------ Record set

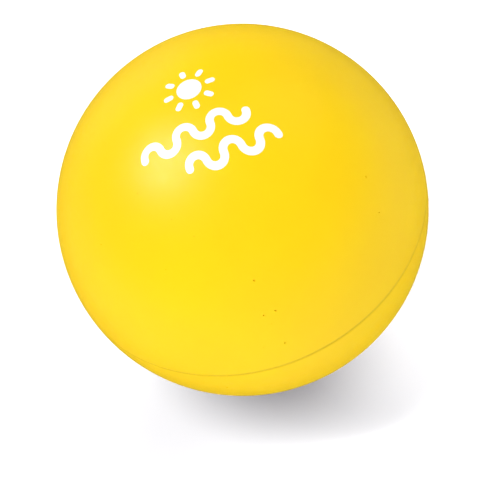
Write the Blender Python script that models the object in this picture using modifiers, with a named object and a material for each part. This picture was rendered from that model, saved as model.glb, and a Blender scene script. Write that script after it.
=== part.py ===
"""Stress ball: one shot of flexible polyurethane foam between two coloured skin halves.

The ball stands on its lower pole. +Z runs up the mould axis, the parting line lies level at
mid-height, and the printed mark is on top, upright for a reader standing on the -Y side.
Metres throughout, with the origin in the middle of the small patch that the ball rests on.

Pieces:
  upper_skin, lower_skin   the skin that each mould half was sprayed with before the pour
  foam_core                the soft cellular foam that fills and bonds to both skins
  parting_flash            the thin trimmed line of foam that crept between the mould halves
  ink_...                  the separate islands of the pad-printed mark, a sun above two waves
"""

import math

import bmesh
import bpy

# Ball
BALL_RADIUS = 0.030
REST_PATCH_RADIUS = 0.004  # the foam flattens this much under the ball's own weight
SKIN_THICKNESS = 0.0012
CORE_GAP = 0.0003

# Parting line
FLASH_HEIGHT = 0.0004
FLASH_DEPTH = 0.0010
FLASH_GAP = 0.00015

# Printed mark: artwork lengths are measured on a plan view of the ball's top
INK_THICKNESS = 0.0002
INK_GAP = 0.00015
SUN_CENTRE = (0.0004, 0.0015)
SUN_RADIUS = 0.0019
RAY_COUNT = 8
RAY_INNER = 0.0030
RAY_OUTER = 0.0036
RAY_WIDTH = 0.0009
WAVE_WIDTH = 0.0012
ARCH_RADIUS = 0.00135  # a wave is half circles, by turns above and below its middle line
WAVES = {  # name: (left end, arches, middle line)
    "upper": (-0.0097, 6, -0.0057),
    "lower": (-0.0043, 5, -0.0105),
}

# Mesh fineness
TURN_STEPS = 48
QUARTER_ARC_STEPS = 12
SUN_STEPS = 32
HALF_CIRCLE_STEPS = 6
MERGE_DISTANCE = 0.00001

# Worked out
CENTRE_HEIGHT = math.sqrt(BALL_RADIUS**2 - REST_PATCH_RADIUS**2)
SKIN_INNER_RADIUS = BALL_RADIUS - SKIN_THICKNESS
CORE_RADIUS = SKIN_INNER_RADIUS - CORE_GAP
RIM_OFFSET = FLASH_HEIGHT / 2 + FLASH_GAP  # from the parting plane to each skin's rim

COLOURS = {  # name: (linear red, green, blue), roughness
    "yellow_skin": ((0.93, 0.62, 0.022), 0.45),
    "pale_foam": ((0.93, 0.72, 0.20), 0.90),
    "white_ink": ((0.92, 0.92, 0.90), 0.50),
}


def clear_scene():
    for obj in list(bpy.data.objects):
        bpy.data.objects.remove(obj, do_unlink=True)


def make_collection(name):
    collection = bpy.data.collections.new(name)
    bpy.context.scene.collection.children.link(collection)
    return collection


def make_materials():
    materials = {}
    for name, (colour, roughness) in COLOURS.items():
        material = bpy.data.materials.new(name)
        material.use_nodes = True
        shader = material.node_tree.nodes["Principled BSDF"]
        shader.inputs["Base Color"].default_value = (*colour, 1.0)
        shader.inputs["Roughness"].default_value = roughness
        shader.inputs["Metallic"].default_value = 0.0
        material.diffuse_color = (*colour, 1.0)
        materials[name] = material
    return materials


def make_frame(collection, name, height):
    """An empty on the mould axis, which a half of the ball hangs from."""
    frame = bpy.data.objects.new(name, None)
    frame.empty_display_size = BALL_RADIUS / 3
    frame.location = (0, 0, height)
    collection.objects.link(frame)
    return frame


def add_piece(collection, name, mesh, material, frame):
    piece = bpy.data.objects.new(name, mesh)
    piece.data.materials.append(material)
    piece.parent = frame
    collection.objects.link(piece)
    return piece


def arc(radius, first, last):
    """Points (outwards, up) on a circle about the ball's centre, at angles up from the parting plane."""
    steps = max(2, round(QUARTER_ARC_STEPS * abs(last - first) / (math.pi / 2)))
    angles = [first + (last - first) * i / steps for i in range(steps + 1)]
    return [(radius * math.cos(a), radius * math.sin(a)) for a in angles]


def turned(collection, name, profile, closed, material, frame):
    """A profile of (outwards, up) points from the frame, turned round the mould axis."""
    bm = bmesh.new()
    points = [bm.verts.new((out, 0, up)) for out, up in profile]
    pairs = zip(points, points[1:] + points[:1])
    for first, second in list(pairs)[: None if closed else -1]:
        bm.edges.new((first, second))
    mesh = bpy.data.meshes.new(name)
    bm.to_mesh(mesh)
    bm.free()
    piece = add_piece(collection, name, mesh, material, frame)
    screw = piece.modifiers.new("turn", "SCREW")
    screw.axis = "Z"
    screw.angle = 2 * math.pi
    screw.steps = TURN_STEPS
    screw.render_steps = TURN_STEPS
    screw.use_merge_vertices = True
    screw.merge_threshold = MERGE_DISTANCE
    screw.use_smooth_shade = True
    return piece


def upper_skin_profile():
    outer_rim = math.asin(RIM_OFFSET / BALL_RADIUS)
    inner_rim = math.asin(RIM_OFFSET / SKIN_INNER_RADIUS)
    outer = [(0, BALL_RADIUS)] + arc(BALL_RADIUS, math.pi / 2, outer_rim)[1:]
    inner = arc(SKIN_INNER_RADIUS, inner_rim, math.pi / 2)[:-1] + [(0, SKIN_INNER_RADIUS)]
    return outer + inner


def flattened_arc(radius, start, floor):
    """From an angle down to the lower pole, cut off level at the height floor."""
    edge = math.asin(floor / radius)
    return arc(radius, start, edge) + [(0, floor)]


def lower_skin_profile():
    outer_rim = math.asin(-RIM_OFFSET / BALL_RADIUS)
    inner_rim = math.asin(-RIM_OFFSET / SKIN_INNER_RADIUS)
    outer = flattened_arc(BALL_RADIUS, outer_rim, -CENTRE_HEIGHT)
    inner = flattened_arc(SKIN_INNER_RADIUS, inner_rim, -CENTRE_HEIGHT + SKIN_THICKNESS)
    return list(reversed(inner)) + outer


def core_profile():
    floor = -CENTRE_HEIGHT + SKIN_THICKNESS + CORE_GAP
    return [(0, CORE_RADIUS)] + flattened_arc(CORE_RADIUS, math.pi / 2, floor)[1:]


def flash_profile():
    half = FLASH_HEIGHT / 2
    outer, inner = BALL_RADIUS, BALL_RADIUS - FLASH_DEPTH
    return [(outer, half), (outer, -half), (inner, -half), (inner, half)]


def around(centre, radius, angles):
    return [(centre[0] + radius * math.cos(a), centre[1] + radius * math.sin(a)) for a in angles]


def stroke_end(centre, radius, first_angle):
    """Points round the end of a stroke, without its two corners."""
    steps = range(1, HALF_CIRCLE_STEPS)
    return around(centre, radius, [first_angle + math.pi * i / HALF_CIRCLE_STEPS for i in steps])


def stroke_outline(line, width):
    """The outline of a round-ended stroke of one width along a line of points."""
    half = width / 2
    headings = []
    for i in range(len(line)):
        before, after = line[max(i - 1, 0)], line[min(i + 1, len(line) - 1)]
        headings.append(math.atan2(after[1] - before[1], after[0] - before[0]))
    right = [(x + half * math.sin(h), y - half * math.cos(h)) for (x, y), h in zip(line, headings)]
    left = [(x - half * math.sin(h), y + half * math.cos(h)) for (x, y), h in zip(line, headings)]
    end_cap = stroke_end(line[-1], half, headings[-1] - math.pi / 2)
    start_cap = stroke_end(line[0], half, headings[0] + math.pi / 2)
    return right + end_cap + left[::-1] + start_cap


def wave_line(left, arches, middle):
    line = [(left, middle)]
    for number in range(arches):
        centre = (left + (2 * number + 1) * ARCH_RADIUS, middle)
        side = 1 if number % 2 == 0 else -1
        steps = range(1, HALF_CIRCLE_STEPS + 1)
        angles = [side * math.pi * (1 - i / HALF_CIRCLE_STEPS) for i in steps]
        line += around(centre, ARCH_RADIUS, angles)
    return line


def ink_island(collection, name, outline, material, frame):
    """A flat outline as thick as the ink, wrapped onto the top of the ball."""
    curve = bpy.data.curves.new(name + "_outline", "CURVE")
    curve.dimensions = "2D"
    curve.fill_mode = "BOTH"
    curve.extrude = INK_THICKNESS / 2
    spline = curve.splines.new("POLY")
    spline.points.add(len(outline) - 1)
    for point, (x, y) in zip(spline.points, outline):
        point.co = (x, y, 0, 1)
    spline.use_cyclic_u = True
    flat = bpy.data.objects.new(name + "_flat", curve)
    collection.objects.link(flat)
    graph = bpy.context.evaluated_depsgraph_get()
    mesh = bpy.data.meshes.new_from_object(flat.evaluated_get(graph))
    bpy.data.objects.remove(flat, do_unlink=True)

    bm = bmesh.new()
    bm.from_mesh(mesh)
    bmesh.ops.remove_doubles(bm, verts=bm.verts, dist=MERGE_DISTANCE)
    ink_middle = BALL_RADIUS + INK_GAP + INK_THICKNESS / 2
    for vert in bm.verts:
        through_ink = vert.co.z
        vert.co.z = math.sqrt(ink_middle**2 - vert.co.x**2 - vert.co.y**2)
        vert.co *= (ink_middle + through_ink) / ink_middle
    bmesh.ops.recalc_face_normals(bm, faces=bm.faces)
    bm.to_mesh(mesh)
    bm.free()
    mesh.name = name
    mesh.materials.clear()
    return add_piece(collection, name, mesh, material, frame)


def sun_disc_outline():
    return around(SUN_CENTRE, SUN_RADIUS, [2 * math.pi * i / SUN_STEPS for i in range(SUN_STEPS)])


def sun_ray_outline(number):
    angle = 2 * math.pi * number / RAY_COUNT
    ends = around(SUN_CENTRE, RAY_INNER, [angle]) + around(SUN_CENTRE, RAY_OUTER, [angle])
    return stroke_outline(ends, RAY_WIDTH)


def build_ball():
    clear_scene()
    ball = make_collection("stress_ball")
    materials = make_materials()
    skin, foam, ink = (materials[n] for n in ("yellow_skin", "pale_foam", "white_ink"))
    lower = make_frame(ball, "lower_half_frame", CENTRE_HEIGHT)
    upper = make_frame(ball, "upper_half_frame", CENTRE_HEIGHT)

    turned(ball, "lower_skin", lower_skin_profile(), False, skin, lower)
    turned(ball, "foam_core", core_profile(), False, foam, lower)
    turned(ball, "parting_flash", flash_profile(), True, skin, lower)
    turned(ball, "upper_skin", upper_skin_profile(), False, skin, upper)

    ink_island(ball, "ink_sun_disc", sun_disc_outline(), ink, upper)
    for number in range(RAY_COUNT):
        ink_island(ball, f"ink_sun_ray_{number + 1}", sun_ray_outline(number), ink, upper)
    for place, wave in WAVES.items():
        outline = stroke_outline(wave_line(*wave), WAVE_WIDTH)
        ink_island(ball, f"ink_wave_{place}", outline, ink, upper)


build_ball()
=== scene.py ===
"""Stress ball: the finished surfaces of a moulded foam ball, on a pale studio floor.

Run as a script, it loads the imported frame, makes each piece over its node and lights the stage.
"""

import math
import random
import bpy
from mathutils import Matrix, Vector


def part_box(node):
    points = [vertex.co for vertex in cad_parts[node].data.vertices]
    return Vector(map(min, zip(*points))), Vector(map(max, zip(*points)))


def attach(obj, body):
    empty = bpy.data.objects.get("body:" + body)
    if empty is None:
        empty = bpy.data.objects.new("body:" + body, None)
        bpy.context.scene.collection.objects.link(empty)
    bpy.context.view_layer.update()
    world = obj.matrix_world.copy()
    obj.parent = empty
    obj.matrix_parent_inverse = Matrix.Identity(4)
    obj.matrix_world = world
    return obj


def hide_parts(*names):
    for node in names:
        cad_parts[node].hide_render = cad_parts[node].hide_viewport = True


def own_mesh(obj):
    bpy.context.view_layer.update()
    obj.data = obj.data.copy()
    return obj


bl_info = {
    "name": "Stress Ball",
    "version": (1, 0, 0),
    "blender": (4, 5, 0),
    "location": "View3D > Sidebar > Stress Ball",
    "description": "Makes a moulded foam stress ball with its parting line and printed mark",
    "category": "Add Mesh",
}

import bmesh
import bpy
from bpy.props import FloatProperty, FloatVectorProperty, IntProperty, PointerProperty
from bpy.types import Operator, Panel, PropertyGroup
from mathutils import Matrix, Vector, noise

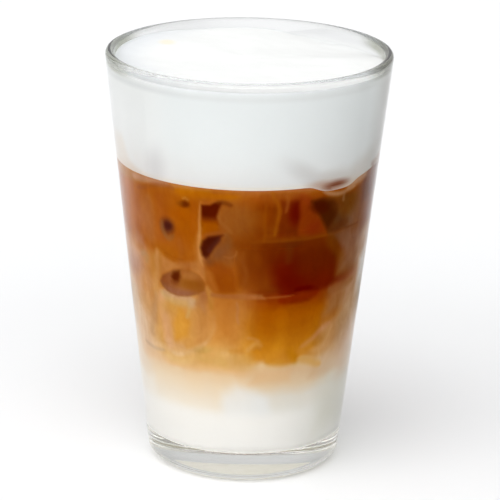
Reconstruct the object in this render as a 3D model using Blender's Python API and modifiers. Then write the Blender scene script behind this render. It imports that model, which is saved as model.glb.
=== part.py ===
"""Iced latte in a clear conical tumbler: milk, milky coffee, coffee and foam in layers, with ice cubes.

Metres, +Z up. The origin is on the table, under the middle of the base. The front is -Y.
"""

import math

import bpy

MM = 0.001

# The tumbler.
HEIGHT = 127.1 * MM
RIM_RADIUS = 43.0 * MM  # outside of the cone at the height of the rim
BASE_RADIUS = 28.9 * MM  # outside of the cone where it would meet the table
WALL = 2.65 * MM
FLOOR = 9.3 * MM  # height of the inner floor, the thickness of the heavy base
FOOT_ROUNDING = 4.7 * MM
FLOOR_ROUNDING = 3.0 * MM
PUNT_RADIUS = 18.0 * MM
PUNT_DEPTH = 2.0 * MM

# Heights of the tops of the layers, at the front.
MILK_LEVEL = 27.5 * MM
MILKY_COFFEE_LEVEL = 60.8 * MM
COFFEE_LEVEL = 94.5 * MM
FOAM_LEVEL = 124.2 * MM

# How each level rises and falls round the wall: bearing and half-width in degrees, height in mm.
# A bearing is 0 at the front, -Y, and grows towards the right, +X.
MILK_SWELLS = (
    (-43, 27, -4.1),
    (3, 14, 4.8),
    (66, 17, 3.0),
    (112, 20, -2.4),
    (158, 18, 3.1),
    (-154, 22, -2.0),
    (-104, 18, 2.2),
)
MILKY_COFFEE_SWELLS = ((34, 9, -1.1), (72, 16, 1.4), (128, 24, -1.2), (-110, 28, 1.0))
COFFEE_SWELLS = ((44, 12, -2.1), (78, 14, 0.8), (150, 20, -1.0), (-120, 20, 0.7))
FOAM_SWELLS = ((134, 32, -2.2), (-122, 26, 0.8))
LEVEL_FADE = 1.5  # power by which a swell dies away towards the middle of the drink

GAP = 0.3 * MM  # between pieces that touch

# Ice cubes: bearing, middle height, width, height and depth in mm, then lean, turn and roll in degrees.
# Each stands with its outer face against the wall, where it has melted to the wall's curve.
ICE_CUBES = {
    "ice_upper_left": (-43, 84.0, 20, 25, 16, 6, 4, 5),
    "ice_upper_front": (15, 87.5, 21, 14, 15, -4, 3, -3),
    "ice_upper_right": (70, 85.5, 18, 20, 14, 8, -6, -14),
    "ice_lower_left": (-35, 53.0, 20, 21, 16, 14, 0, 4),
    "ice_lower_front": (14, 69.5, 23, 15, 15, 0, -3, 2),
    "ice_back_left": (-112, 80.0, 20, 22, 17, 5, 8, -8),
    "ice_back_right": (137, 81.0, 21, 21, 17, -6, -5, 9),
    "ice_back_low": (-168, 62.0, 22, 20, 18, 8, 6, 12),
}
ICE_ROUNDING = 3.0 * MM
ICE_BITE = 1.5 * MM  # how far a cube's outer face would stand into the wall, had it not melted

TURN_STEPS = 64
CORNER_STEPS = 4
LIP_STEPS = 6
PUNT_STEPS = 4
SURFACE_RINGS = 4
SIDE_STEPS = 4
MERGE = 0.00001
SHARP_EDGE = math.radians(40)

SLOPE = (RIM_RADIUS - BASE_RADIUS) / HEIGHT
LEAN = math.atan(SLOPE)  # of the wall, from upright


def outer_radius(z):
    return BASE_RADIUS + SLOPE * z


def inner_radius(z):
    return outer_radius(z) - WALL


def drink_radius(z):
    return inner_radius(z) - GAP


def arc(centre, radius, start, end, steps):
    """Points on an arc of a profile, (r, z), with the angles in radians from the outward direction."""
    angles = [start + (end - start) * i / steps for i in range(steps + 1)]
    return [(centre[0] + radius * math.cos(a), centre[1] + radius * math.sin(a)) for a in angles]


def rounded_corner(wall_radius, floor, rounding):
    """The rounded corner between a sloping wall and a flat floor, from the wall down."""
    height = floor + rounding
    centre = (wall_radius(height) - rounding / math.cos(LEAN), height)
    return arc(centre, rounding, -LEAN, -math.pi / 2, CORNER_STEPS)


def linear(channel):
    """A screen colour's channel, from 0 to 255, as the linear value that a shader takes."""
    value = channel / 255
    return value / 12.92 if value <= 0.04045 else ((value + 0.055) / 1.055) ** 2.4


def material(name, colour, roughness, alpha=1.0, transmission=0.0):
    made = bpy.data.materials.new(name)
    made.use_nodes = True
    shader = made.node_tree.nodes["Principled BSDF"]
    rgba = (*(linear(c) for c in colour), 1.0)
    shader.inputs["Base Color"].default_value = rgba
    shader.inputs["Roughness"].default_value = roughness
    shader.inputs["Metallic"].default_value = 0.0
    shader.inputs["Alpha"].default_value = alpha
    shader.inputs["Transmission Weight"].default_value = transmission
    made.diffuse_color = (*rgba[:3], alpha)
    return made


def new_collection(name):
    collection = bpy.data.collections.new(name)
    bpy.context.scene.collection.children.link(collection)
    return collection


def turned(name, profile, collection, finish=None):
    """A profile of (r, z) points, from the top of the outer side to the bottom, turned about Z."""
    mesh = bpy.data.meshes.new(name)
    points = [(r, 0.0, z) for r, z in profile]
    mesh.from_pydata(points, [(i, i + 1) for i in range(len(points) - 1)], [])
    body = bpy.data.objects.new(name, mesh)
    collection.objects.link(body)
    screw = body.modifiers.new("Turn", "SCREW")
    screw.axis = "Z"
    screw.angle = math.tau
    screw.steps = TURN_STEPS
    screw.render_steps = TURN_STEPS
    screw.use_merge_vertices = True
    screw.merge_threshold = MERGE
    screw.use_smooth_shade = True
    if finish:
        mesh.materials.append(finish)
    return body


def applied(body):
    """The same object with its modifiers made into its mesh, smooth but for its sharp edges."""
    depsgraph = bpy.context.evaluated_depsgraph_get()
    mesh = bpy.data.meshes.new_from_object(body.evaluated_get(depsgraph), depsgraph=depsgraph)
    mesh.name = body.name
    mesh.shade_smooth()
    mesh.set_sharp_from_angle(angle=SHARP_EDGE)
    body.modifiers.clear()
    body.data = mesh
    return body


def swelling(swells, x, y):
    """How far a level stands above its front height at this place."""
    bearing = math.degrees(math.atan2(x, -y))
    shift = 0.0
    for middle, half_width, height in swells:
        away = (bearing - middle + 180) % 360 - 180
        shift += height * MM * math.exp(-((away / half_width) ** 4))
    return shift


def make_glass(collection):
    """The heavy-based glass: inner floor, inner wall, round lip, outer wall, foot and punt."""
    inner_corner = rounded_corner(inner_radius, FLOOR, FLOOR_ROUNDING)[::-1]
    lip_height = HEIGHT - WALL / 2
    lip_centre = (outer_radius(lip_height) - WALL / 2, lip_height)
    lip = arc(lip_centre, WALL / 2, math.pi - LEAN, -LEAN, LIP_STEPS)
    foot = rounded_corner(outer_radius, 0.0, FOOT_ROUNDING)
    punt = []
    for i in range(PUNT_STEPS + 1):
        reach = math.cos(math.pi / 2 * i / PUNT_STEPS)
        punt.append((PUNT_RADIUS * reach, PUNT_DEPTH * (1 - reach**2)))
    profile = [(0.0, FLOOR), *inner_corner, *lip, *foot, *punt]
    finish = material("clear_glass", (225, 229, 222), 0.03, alpha=0.35, transmission=1.0)
    return applied(turned("glass", profile, collection, finish))


def make_layer(name, bottom, top, bottom_swells, top_swells, finish, collection, rounding=0.0):
    """One layer of the drink, a turned slab whose faces follow the levels round the wall."""
    edge = drink_radius(top)
    surface = [(edge * i / SURFACE_RINGS, top) for i in range(SURFACE_RINGS)]
    if rounding:
        corner = rounded_corner(drink_radius, bottom, rounding)
    else:
        corner = [(drink_radius(bottom), bottom)]
    side_bottom = corner[0][1]
    side = []
    for i in range(SIDE_STEPS):
        z = top + (side_bottom - top) * i / SIDE_STEPS
        side.append((drink_radius(z), z))
    inner_edge = corner[-1][0]
    underside = [(inner_edge * i / SURFACE_RINGS, bottom) for i in range(SURFACE_RINGS - 1, -1, -1)]
    layer = applied(turned(name, [*surface, *side, *corner, *underside], collection, finish))
    for vertex in layer.data.vertices:
        x, y, z = vertex.co
        radius = math.hypot(x, y)
        share = (z - bottom) / (top - bottom)
        shift = share * swelling(top_swells, x, y) + (1 - share) * swelling(bottom_swells, x, y)
        fade = min(1.0, radius / drink_radius(z)) ** LEVEL_FADE
        vertex.co.z = z + fade * shift
        if radius > MERGE and abs(radius - drink_radius(z)) < MERGE:
            vertex.co.xy *= drink_radius(vertex.co.z) / radius
    return layer


def make_drink(collection):
    """The four layers, from the floor of the glass up."""
    white = material("milk", (238, 239, 231), 0.3)
    blend = material("milky_coffee", (180, 112, 45), 0.25)
    brown = material("coffee", (134, 62, 6), 0.2)
    froth = material("foam", (240, 243, 242), 0.6)
    bottom = FLOOR + GAP
    still = ()
    return [
        make_layer("milk", bottom, MILK_LEVEL, still, MILK_SWELLS, white, collection,
                   rounding=FLOOR_ROUNDING - GAP),
        make_layer("milky_coffee", MILK_LEVEL + GAP, MILKY_COFFEE_LEVEL, MILK_SWELLS,
                   MILKY_COFFEE_SWELLS, blend, collection),
        make_layer("coffee", MILKY_COFFEE_LEVEL + GAP, COFFEE_LEVEL, MILKY_COFFEE_SWELLS,
                   COFFEE_SWELLS, brown, collection),
        make_layer("foam", COFFEE_LEVEL + GAP, FOAM_LEVEL, COFFEE_SWELLS, FOAM_SWELLS, froth,
                   collection),
    ]


def rounded_block(name, size, rounding, place, turn, collection):
    """A box of this size with rounded edges, at its place and turn."""
    bpy.ops.mesh.primitive_cube_add(size=1.0)
    block = bpy.context.active_object
    block.name = name
    block.data.name = name
    for other in list(block.users_collection):
        other.objects.unlink(block)
    collection.objects.link(block)
    for vertex in block.data.vertices:
        for axis in range(3):
            vertex.co[axis] *= size[axis]
    block.location = place
    block.rotation_euler = turn
    bevel = block.modifiers.new("Round", "BEVEL")
    bevel.width = rounding
    bevel.segments = 2
    return block


def boolean(body, other, operation):
    cut = body.modifiers.new(other.name, "BOOLEAN")
    cut.operation = operation
    cut.object = other
    cut.solver = "EXACT"


def make_cutter(body):
    body.hide_render = True
    body.display_type = "WIRE"
    return body


def make_ice(drink, collection, cutters):
    """Ice cubes against the wall, and the pockets that they fill in the drink."""
    top = FOAM_LEVEL - MM
    bore_profile = [(0.0, top), (drink_radius(top), top), (drink_radius(FLOOR), FLOOR), (0.0, FLOOR)]
    bore = make_cutter(turned("inside_of_glass", bore_profile, cutters))
    finish = material("ice", (205, 150, 95), 0.1, alpha=0.6, transmission=0.6)
    cubes = []
    for name, (bearing, height, wide, high, deep, lean, turn, roll) in ICE_CUBES.items():
        angle = math.radians(bearing)
        middle = height * MM
        size = (wide * MM, deep * MM, high * MM)
        out = inner_radius(middle) + ICE_BITE - size[1] / 2
        place = (out * math.sin(angle), -out * math.cos(angle), middle)
        tilt = (math.radians(lean), math.radians(roll), angle + math.radians(turn))
        cube = rounded_block(name, size, ICE_ROUNDING, place, tilt, collection)
        cube.data.materials.append(finish)
        boolean(cube, bore, "INTERSECT")
        grown = tuple(side + 2 * GAP for side in size)
        pocket = rounded_block(name + "_pocket", grown, ICE_ROUNDING + GAP, place, tilt, cutters)
        make_cutter(pocket)
        reach = math.hypot(*grown) / 2
        for layer in drink:
            heights = [vertex.co.z for vertex in layer.data.vertices]
            if min(heights) < middle + reach and max(heights) > middle - reach:
                boolean(layer, pocket, "DIFFERENCE")
        cubes.append(cube)
    return cubes


def main():
    for old in list(bpy.data.objects):
        bpy.data.objects.remove(old)
    collection = new_collection("iced_latte")
    cutters = new_collection("cutters")
    middle = bpy.data.objects.new("iced_latte_origin", None)
    collection.objects.link(middle)
    glass = make_glass(collection)
    drink = make_drink(collection)
    ice = make_ice(drink, collection, cutters)
    for piece in [glass, *drink, *ice]:
        piece.parent = middle


main()
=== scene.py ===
"""The looks of an iced latte in a clear conical tumbler: the glass, the foam, the layers and the ice.

The scene is in metres with +Z up, and the front is -Y. Places on the drink's side are given as a bearing in
degrees, 0 at the front and growing to the right, and a height in millimetres. Colours that are painted on
the drink and the foam are given as on a screen, from 0 to 255.
"""

import math

import bmesh
import bpy
import numpy as np
from mathutils import Matrix, Vector, noise


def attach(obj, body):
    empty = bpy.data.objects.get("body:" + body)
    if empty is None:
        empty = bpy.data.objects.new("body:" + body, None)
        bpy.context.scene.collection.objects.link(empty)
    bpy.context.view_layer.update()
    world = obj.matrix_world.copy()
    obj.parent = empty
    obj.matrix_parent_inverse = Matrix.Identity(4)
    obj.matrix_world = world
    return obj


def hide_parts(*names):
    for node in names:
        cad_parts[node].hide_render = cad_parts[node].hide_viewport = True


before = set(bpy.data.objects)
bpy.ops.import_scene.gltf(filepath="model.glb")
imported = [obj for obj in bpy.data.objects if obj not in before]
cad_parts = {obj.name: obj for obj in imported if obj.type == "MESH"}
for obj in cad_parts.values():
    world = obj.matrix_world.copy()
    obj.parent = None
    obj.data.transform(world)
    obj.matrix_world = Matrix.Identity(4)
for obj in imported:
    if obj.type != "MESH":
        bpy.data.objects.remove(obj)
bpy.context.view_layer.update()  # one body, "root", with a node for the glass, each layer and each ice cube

MM = 0.001

# The tumbler and the levels of the drink in millimetres, as the solids have them. Only the hollow under the
# base is wider and shallower here.
HEIGHT = 127.1
RIM_RADIUS = 43.0  # outside of the cone at the height of the rim
BASE_RADIUS = 28.9  # outside of the cone where it would meet the table
WALL = 2.65
FLOOR = 9.3  # height of the inner floor
FOOT_ROUNDING = 4.7
FLOOR_ROUNDING = 3.0
PUNT_RADIUS = 22.5
PUNT_DEPTH = 1.5
MILK_LEVEL = 27.5
MILKY_COFFEE_LEVEL = 60.8
COFFEE_LEVEL = 94.5
FOAM_LEVEL = 124.2

# How the levels rise and fall along the wall: a bearing, a half-width in degrees and a height.
MILK_SWELLS = (
    (-43, 27, -4.1),
    (3, 14, 4.8),
    (66, 17, 3.0),
    (112, 20, -2.4),
    (158, 18, 3.1),
    (-154, 22, -2.0),
    (-104, 18, 2.2),
)
MILKY_COFFEE_SWELLS = ((34, 9, -1.1), (72, 16, 1.4), (128, 24, -1.2), (-110, 28, 1.0))
COFFEE_SWELLS = ((44, 12, -2.1), (78, 14, 0.8), (150, 20, -1.0), (-120, 20, 0.7))
FOAM_SWELLS = ((134, 32, -2.2), (-122, 26, 0.8))
LEVEL_FADE = 1.5  # power by which a swell dies away towards the middle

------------

Give again, word for word, every line of the listing above from the one with "sun_disc_outline(), ink, upper)" to the one with "points = [vertex.co", both inclusive, and nothing beyond them.

### Response to this task
    ink_island(ball, "ink_sun_disc", sun_disc_outline(), ink, upper)
    for number in range(RAY_COUNT):
        ink_island(ball, f"ink_sun_ray_{number + 1}", sun_ray_outline(number), ink, upper)
    for place, wave in WAVES.items():
        outline = stroke_outline(wave_line(*wave), WAVE_WIDTH)
        ink_island(ball, f"ink_wave_{place}", outline, ink, upper)


build_ball()
=== scene.py ===
"""Stress ball: the finished surfaces of a moulded foam ball, on a pale studio floor.

Run as a script, it loads the imported frame, makes each piece over its node and lights the stage.
"""

import math
import random
import bpy
from mathutils import Matrix, Vector


def part_box(node):
    points = [vertex.co for vertex in cad_parts[node].data.vertices]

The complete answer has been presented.